Social Media Editor
It’s easy to fall into the trap of having high expectations for the long-awaited four years of college. I remember being a freshman in high school and hearing my upperclassmen friends excitedly talk about which schools they were applying to as they counted down to graduation.
In a blink of an eye, it was my turn, and it was my friends and I who were talking about college apps and what the next four years could have in store — only having a couple of classes to worry about instead of nine, no standardized testing. College already sounded like a dream.
Over their winter break, the recent high school graduates would come back to visit the teams and coaches and talk about how amazing college was — it wasn’t surprising, especially with the amount of posting they were doing on Instagram.
Yet, during my first semester of college, I found myself going through something no one ever thought to mention, but what I later realized was the “freshman blues.”
As the fall semester of my sophomore year draws to a close, I can say with certainty that college really is the best. However, as a freshman, there’s an incredible amount of growing pains that no one mentions. Part of this can be attributed to the vicious social media competition for who are living their best lives and who made more friends during their first week of college.
The first semester of college was tough. I would look online and see how people from my high school were already hanging out with their 20 new friends. Even though I realized in the back of my mind that it was probably being glamorized, it only reinforced my idea of loneliness.
I had all of these expectations of immediately having a core group of friends, easily being able to balance all of my commitments and curating the ideal social media feed. Fast-forward to my first semester — I had plenty of acquaintances, but not many whom I considered to be close friends, I had hardly posted to social media and thought I was failing at the whole college life.
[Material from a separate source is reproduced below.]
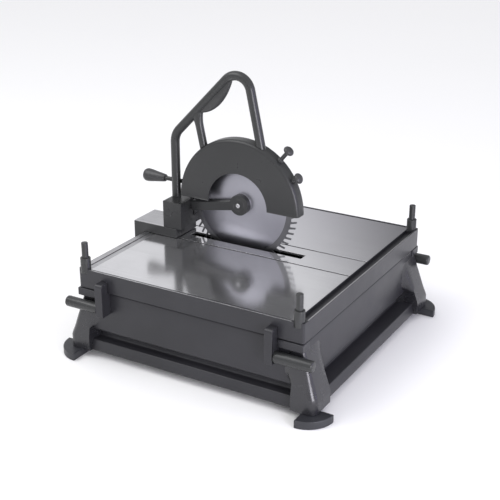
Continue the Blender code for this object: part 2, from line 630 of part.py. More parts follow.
def make_blade(finish):
    """A steel disc with hooked teeth round its rim and a bore for the arbor."""
    outline = []
    for i in range(BLADE_TEETH):
        for along, height in TOOTH_SHAPE:
            angle = 2 * math.pi * (i + along) / BLADE_TEETH
            radius = BLADE_RADIUS - TOOTH_DEPTH * (1 - height)
            outline.append((ARBOR[0] + radius * math.cos(angle), ARBOR[1] + radius * math.sin(angle)))
    blade = prism("blade", outline, 1, *BLADE_Y, finish)
    return cut(blade, rod("guide_blade_bore", BLADE_BORE, -0.1, 0.1, (ARBOR[0], 0, ARBOR[1]),
                          (0, 1, 0), finish))


def make_guard_shell(name, face_y, split_y, window, finish):
    """Half a drum round the blade's upper half: a face, a rounded edge and a rim, open below."""
    inward = 1 if split_y > face_y else -1
    wall = inward * GUARD_WALL
    profile = [(window, face_y)]
    for degrees in range(0, 91, 15):
        angle = math.radians(degrees)
        profile.append((GUARD_RADIUS - GUARD_ROUND * (1 - math.sin(angle)),
                        face_y + inward * GUARD_ROUND * (1 - math.cos(angle))))
    profile.append((GUARD_RADIUS, split_y))
    profile.append((GUARD_RADIUS - GUARD_WALL, split_y))
    for degrees in range(90, -1, -15):
        angle = math.radians(degrees)
        profile.append((GUARD_RADIUS - GUARD_WALL - (GUARD_ROUND - GUARD_WALL) * (1 - math.sin(angle)),
                        face_y + wall + inward * (GUARD_ROUND - GUARD_WALL) * (1 - math.cos(angle))))
    profile.append((window, face_y + wall))
    shell = turned(name, profile, (ARBOR[0], 0, ARBOR[1]), (0, 1, 0), finish, 64)
    cut(shell, box("guide_below_" + name, (-0.4, 0.3), (-0.1, 0.1), (0, ARBOR[1] - 0.0003), finish))
    return shell


def make_guard(finish):
    """Front shell with a round window for the hub, and a rear shell that closes the back."""
    front = make_guard_shell("guard_front_shell", GUARD_Y[0], GUARD_SPLIT - GAP / 2, GUARD_WINDOW, finish)
    run = Vector((ARBOR[0] - PIVOT[0], ARBOR[1] - PIVOT[1])).normalized()
    up = Vector((-run.y, run.x)) * (ARM_HALF_HEIGHT + 0.0012)
    line = [Vector(PIVOT) + up, Vector(ARBOR) + up]
    below = [(line[0].x, line[0].y), (line[1].x, line[1].y), (line[1].x, line[1].y - 0.08),
             (line[0].x, line[0].y - 0.08)]
    cut(front, prism("guide_arm_path", below, 1, -0.05, 0.05, finish))
    rear = make_guard_shell("guard_rear_shell", GUARD_Y[1], GUARD_SPLIT + GAP / 2, GUARD_REAR_WINDOW, finish)
    cut(rear, prism("guide_arm_path_rear", below, 1, -0.05, ARM_Y[1] + GAP, finish))


def make_grip(tube_finish, pad_finish):
    """The lifting grip: one bent tube, a strut to the guard and a leaf-shaped hand grip."""
    path = rounded_path(GRIP_PATH, GRIP_BENDS)
    grip = tube("grip_tube", path, GRIP_Y, GRIP_RADIUS, tube_finish)
    rim = rod("guide_rim", GUARD_RADIUS + GAP, -0.06, 0.06, (ARBOR[0], 0, ARBOR[1]), (0, 1, 0),
              tube_finish, 64)
    cut(grip, rim)
    top, foot = Vector(STRUT_TOP), Vector(STRUT_FOOT)
    strut = tube("grip_strut", [top, foot], GRIP_Y, STRUT_RADIUS, tube_finish)
    clearance = tube("guide_grip", path, GRIP_Y, GRIP_RADIUS + GAP, tube_finish)
    cut(strut, clearance)
    cut(strut, rim)
    begin, end = [Vector(point) for point in HAND_GRIP_ENDS]
    along = end - begin
    away = Vector((along.y, -along.x)).normalized()
    outline = [begin - away * 0.012]
    for i in range(13):
        share = i / 12
        depth = HAND_GRIP_DEPTH * math.sin(math.pi * min(1.0, share ** 0.85)) ** 0.8
        point = begin + along * share + away * depth
        outline.append(point)
    outline.append(end - away * 0.012)
    pad = prism("hand_grip", [(point.x, point.y) for point in outline], 1, GRIP_Y - HAND_GRIP_HALF,
                GRIP_Y + HAND_GRIP_HALF, pad_finish)
    cut(pad, clearance)


# ---- Small moving pieces -----------------------------------------------------------------
def make_knobs(finish):
    """Mushroom-headed clamp knobs that screw into the guard's rim along its radii."""
    for number, (degrees, head_at) in enumerate(zip(KNOB_ANGLES, KNOB_HEAD_AT), start=1):
        angle = math.radians(degrees)
        outward = Vector((math.cos(angle), 0, math.sin(angle)))
        base = Vector((ARBOR[0], KNOB_Y, ARBOR[1])) + outward * (GUARD_RADIUS + 0.0006)
        reach = head_at - GUARD_RADIUS
        head = reach - 0.007
        profile = [(0, 0), (0.0095, 0), (0.0095, 0.004), (0.006, 0.006), (0.006, head - 0.001),
                   (0.0135, head + 0.001), (0.015, head + 0.005), (0.0135, head + 0.010),
                   (0.009, head + 0.0135), (0, head + 0.015)]
        knob = turned(f"guard_knob_{number}", profile, base, outward, finish, 20)
        carried_by(joint_empty(f"knob_axis_{number}", base), knob)


def make_lever(steel, grip_finish):
    """The side lever: a steel rod out of the guard's left rim with a flared hand grip."""
    centre = (0, LEVER_Y, LEVER_Z)
    stem = rod("lever_rod", LEVER_ROD_RADIUS, LEVER_X[0] + 0.015, LEVER_X[1], centre, (1, 0, 0), steel)
    bore = LEVER_ROD_RADIUS + GAP
    end = LEVER_X[0]
    grip = turned("lever_grip", [(0, end), (0.010, end + 0.001), (0.0165, end + 0.005), (0.019, end + 0.012),
                                 (0.0185, end + 0.022), (0.0105, LEVER_GRIP_X), (bore, LEVER_GRIP_X),
                                 (bore, end + 0.0147), (0, end + 0.0147)], centre, (1, 0, 0), grip_finish)
    carried_by(joint_empty("lever_axis", (LEVER_X[1], LEVER_Y, LEVER_Z)), stem, grip)


def main():
    clear_scene()
    cast = material("cast_grey", (0.075, 0.076, 0.082), 0.38, 0.55)
    casing = material("casing_grey", (0.070, 0.071, 0.075), 0.35, 0.5)
    table_steel = material("table_steel", (0.60, 0.60, 0.61), 0.22, 1.0)
    edge = material("edge_steel", (0.45, 0.45, 0.46), 0.35, 1.0)
    blade_steel = material("blade_steel", (0.34, 0.34, 0.36), 0.30, 1.0)
    steel = material("bright_steel", (0.55, 0.55, 0.56), 0.28, 1.0)
    dark_steel = material("dark_steel", (0.085, 0.085, 0.09), 0.35, 0.7)
    rubber = material("foot_rubber", (0.10, 0.10, 0.105), 0.5, 0.0)
    belt_rubber = material("belt_rubber", (0.02, 0.02, 0.02), 0.7, 0.0)
    plastic = material("grip_plastic", (0.06, 0.06, 0.063), 0.42, 0.0)
    pan_steel = material("pan_steel", (0.35, 0.36, 0.37), 0.4, 1.0)
    motor_paint = material("motor_paint", (0.12, 0.13, 0.14), 0.4, 0.4)

    make_base(cast)
    make_feet(rubber)
    make_bars(dark_steel, cast)
    make_table(cast, table_steel, edge)
    make_sockets(dark_steel, dark_steel)
    make_water_pan(pan_steel)
    make_housing(casing)
    make_column(casing)
    make_pivot_brackets(steel)

    motor_axis = joint_empty("motor_axis", (MOTOR_AXIS[0], 0, MOTOR_AXIS[1]))
    make_motor(motor_paint, steel, steel, motor_axis)
    make_belt("belt_lower", MOTOR_AXIS, PIVOT, MOTOR_PULLEY_RADIUS + GAP, BELT_RADIUS, LOWER_BELT_Y,
              belt_rubber)

    pivot = joint_empty("pivot_axis", (PIVOT[0], 0, PIVOT[1]))
    at = (PIVOT[0], 0, PIVOT[1])
    jackshaft = rod("jackshaft", 0.005, HOUSING_Y[0], HOUSING_Y[1], at, (0, 1, 0), steel)
    lower = ring("jack_pulley_lower", 0.0053, BELT_RADIUS - GAP, *LOWER_BELT_Y, at, (0, 1, 0), steel)
    upper = ring("jack_pulley_upper", 0.0053, BELT_RADIUS - GAP, *UPPER_BELT_Y, at, (0, 1, 0), steel)
    carried_by(pivot, jackshaft, lower, upper)
    make_belt("belt_upper", PIVOT, ARBOR, BELT_RADIUS, BELT_RADIUS, UPPER_BELT_Y, belt_rubber)

    make_head_block(casing)
    make_arm(casing)
    hub = (ARBOR[0], 0, ARBOR[1])
    ring("bearing_front", 0.0053, 0.011, HUB_FACE + 0.0021, -0.0065, hub, (0, 1, 0), steel)
    ring("bearing_rear", 0.0053, 0.011, -0.0005, ARM_Y[1] - 0.0002, hub, (0, 1, 0), steel)
    make_spindle(steel, blade_steel, steel, joint_empty("spindle_axis", hub))
    make_guard(casing)
    make_grip(dark_steel, plastic)
    make_knobs(plastic)
    make_lever(dark_steel, plastic)


main()
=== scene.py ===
"""The looks of the masonry saw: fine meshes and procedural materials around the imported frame."""
import json
import math

import bmesh
import bpy
from mathutils import Matrix, Vector


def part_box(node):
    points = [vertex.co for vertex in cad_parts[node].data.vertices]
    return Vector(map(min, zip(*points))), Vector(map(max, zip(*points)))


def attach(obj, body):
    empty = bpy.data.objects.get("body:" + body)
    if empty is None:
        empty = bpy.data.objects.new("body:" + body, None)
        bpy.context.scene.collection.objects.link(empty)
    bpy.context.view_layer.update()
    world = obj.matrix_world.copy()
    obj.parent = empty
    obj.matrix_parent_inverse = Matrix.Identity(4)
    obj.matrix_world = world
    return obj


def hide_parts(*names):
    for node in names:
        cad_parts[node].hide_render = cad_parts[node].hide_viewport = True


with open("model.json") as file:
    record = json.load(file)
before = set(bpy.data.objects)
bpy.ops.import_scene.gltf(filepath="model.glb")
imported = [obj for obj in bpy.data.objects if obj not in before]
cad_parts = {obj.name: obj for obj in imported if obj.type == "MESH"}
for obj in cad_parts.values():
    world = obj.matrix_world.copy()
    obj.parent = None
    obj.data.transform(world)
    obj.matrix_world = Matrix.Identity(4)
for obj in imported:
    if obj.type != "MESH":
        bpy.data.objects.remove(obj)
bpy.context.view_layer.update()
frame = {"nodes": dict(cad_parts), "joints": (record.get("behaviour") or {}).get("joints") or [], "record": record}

# ---- Places, read from the frame ---------------------------------------------------------
NODES = frame["nodes"]
SLOT_OF = {part["node"]: part["material_slot"] for part in frame["record"]["subparts"]}
JOINTS = {joint["name"]: joint for joint in frame["joints"]}
PIVOT = Vector(JOINTS["head_tilt"]["pos_m"])
ARBOR = Vector(JOINTS["blade_spin"]["pos_m"])
FRAME_LOW, FRAME_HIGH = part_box("table_frame")
BASE_LOW, BASE_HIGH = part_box("base_casting")
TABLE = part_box("table_plate_front")[1].z
PLATES_LOW = Vector((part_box("table_edge_strip")[0].x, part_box("table_plate_front")[0].y, TABLE))
PLATES_HIGH = Vector((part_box("table_plate_rear")[1].x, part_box("table_plate_rear")[1].y, TABLE))
CORNERS = {"front_left": (-1, -1), "front_right": (1, -1), "rear_left": (-1, 1), "rear_right": (1, 1)}

# ---- Camera, from the right of the operator's side ----------------------------------------
CAMERA_AT = (1.3609, -2.3824, 1.3908)
CAMERA_AZIMUTH = 30.105
CAMERA_ELEVATION = 22.511
CAMERA_LENS = 75.85


# ---- Mesh helpers ------------------------------------------------------------------------
def show(name, bm, finish, body, *nodes, sharp=35):
    """Turn a bmesh into a piece that rides on a body and stands for CAD nodes."""
    bmesh.ops.remove_doubles(bm, verts=bm.verts, dist=1e-6)
    bmesh.ops.recalc_face_normals(bm, faces=bm.faces)
    mesh = bpy.data.meshes.new(name)
    bm.to_mesh(mesh)
    bm.free()
    mesh.shade_smooth()
    mesh.set_sharp_from_angle(angle=math.radians(sharp))
    made = bpy.data.objects.new(name, mesh)
    bpy.context.scene.collection.objects.link(made)
    mesh.materials.append(finish)
    if body:
        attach(made, body)
    if nodes:
        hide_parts(*nodes)
    return made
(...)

Over winter break, after I was talking to a close friend from high school and we were both hyping up our first semesters, we looked at each other and knew that we were both full of it. We discussed how, while we had been able to form those instant, surface-level friendships, our college experience was not meeting our unrealistic expectations.
FOMO, or fear of missing out, plagues college freshmen without them realizing it as they scroll through social media and compare themselves to what others are doing, while glamorizing everyone else’s experiences without even knowing the whole story. Seeing people’s Snapchat stories at parties and Instagram pictures with more than 30 “friends” can easily make you feel like you aren’t living it up.
People need to stop perpetuating false expectations of college. Yes, you might meet your best friends in your first semester, but you also might not. I met some of my best friends in my second semester, and I’m still meeting some now.
We spend our high school years silently counting down and setting expectations for college based on our perceptions of what other people are posting online, which is a waste of time because expectations can’t be met if they are all based on edited and filtered content.
Before you get down on yourself for not fulfilling what you think to be the “college experience,” remember that everyone’s timing is different, and you can’t base your life on what other people are posting.